Contudo, a Ordem dos Enfermeiros (OE) condena a estratégia. “A Ordem dos Enfermeiros encara com preocupação o aparecimento deste tipo de estratégias mais agressivas por parte das empresas de recursos humanos”, afirma ao PÚBLICO o vice-presidente do conselho directivo da OE, Bruno Noronha Gomes. O representante atribui as saídas dos enfermeiros do Serviço Nacional de Saúde (SNS) a uma “política de recursos humanos errada e errática por parte do Ministério da Saúde, que é acompanhada, genericamente, pelos operadores privados e do sector social, e que vem agravar ainda mais os desequilíbrios do sistema de saúde”.

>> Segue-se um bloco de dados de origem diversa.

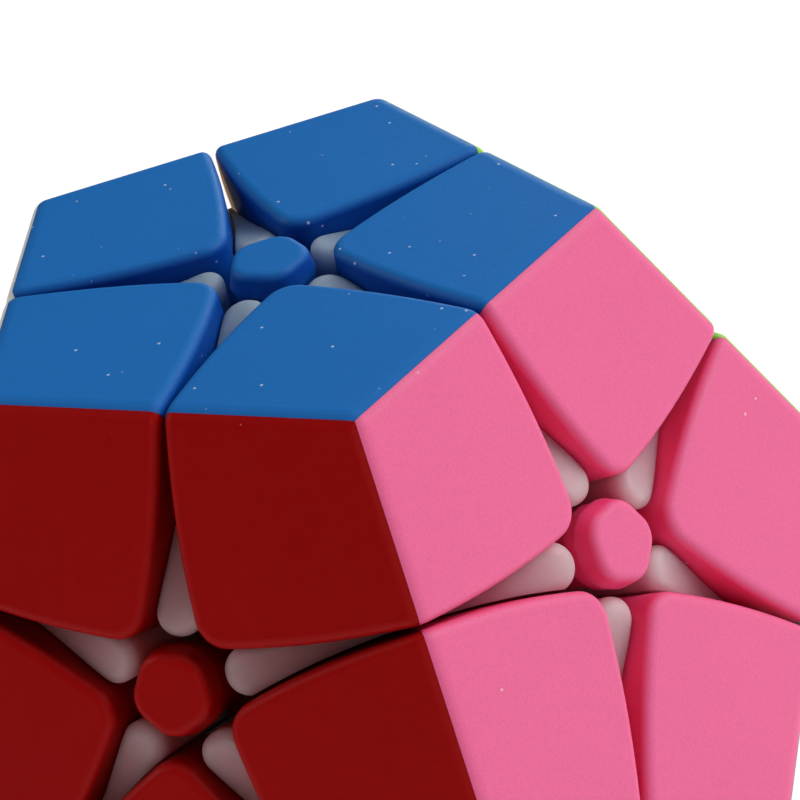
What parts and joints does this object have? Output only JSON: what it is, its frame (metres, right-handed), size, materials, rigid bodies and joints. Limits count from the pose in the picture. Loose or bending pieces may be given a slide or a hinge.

Bruno Noronha Gomes alerta também para o custo que Portugal tem a formar enfermeiros que depois exporta. “Recrutam-nos em países estrangeiros como Portugal e passam a dispor de um capital humano diferenciado que entretanto fica cada vez mais deficitário nos países exportadores, já de si a braços com problemas complexos na capacidade de resposta assistencial”, sublinha. A formação superior de quatro anos de cada enfermeiro custa, em média, 25 mil euros.

De acordo com a OE, nos últimos seis anos e meio quase 13 mil enfermeiros pediram a este organismo a chamada declaração das directivas comunitárias, um documento necessário para trabalhar no estrangeiro. Na maior parte dos casos os pedidos foram feitos pela região Norte, que totaliza perto de 6500 das solicitações. No ano passado, 2873 enfermeiros solicitaram a declaração das directivas comunitárias, mas o pico aconteceu mesmo em 2013, ano em que quase se chegou aos 3000 pedidos. No primeiro semestre de 2015 houve cerca de 900 enfermeiros com a mesma iniciativa.

A Ordem desconhece ao certo o número de profissionais que emigraram nos últimos anos, embora acredite que grande parte daquele número o tenha feito, até porque continuam a sair todos os anos das universidades públicas e privadas mais de 3000 licenciados em enfermagem com muita dificuldade em encontrar colocação em Portugal ou ofertas não precárias. Mesmo assim, o Ministério da Saúde tem alegado que nunca contratou tantos enfermeiros para o Serviço Nacional de Saúde.

Segundo um balanço da Administração Central do Sistema de Saúde, feito há um mês, até ao final de Julho o Estado tinha contratado mais de 1300 enfermeiros, na maior parte dos casos para instituições de Lisboa e Vale do Tejo, sobretudo hospitais do sector empresarial do Estado. Havia ainda, 770 vagas abertas para os cuidados primários e 126 lugares para os hospitais do sector público administrativo. Valores que também o Sindicato dos Enfermeiros Portugueses (SEP) tem criticado, por considerar ser um ritmo insuficiente quando faltam 25 mil enfermeiros em todo o país.

Em relação aos que emigram, os dados da OE indicam que o continente escolhido pela esmagadora maioria dos enfermeiros continua a ser a Europa. A Inglaterra surge à cabeça como o país mais escolhido, seguido da França, Bélgica e Alemanha. Com a presença de mais colegas no estrangeiro, consolida-se a boa imagem da enfermagem portuguesa e quem quer partir consegue também mais informação de quem já lá está, pelo que a expectativa é de que o número de saídas continue a acontecer.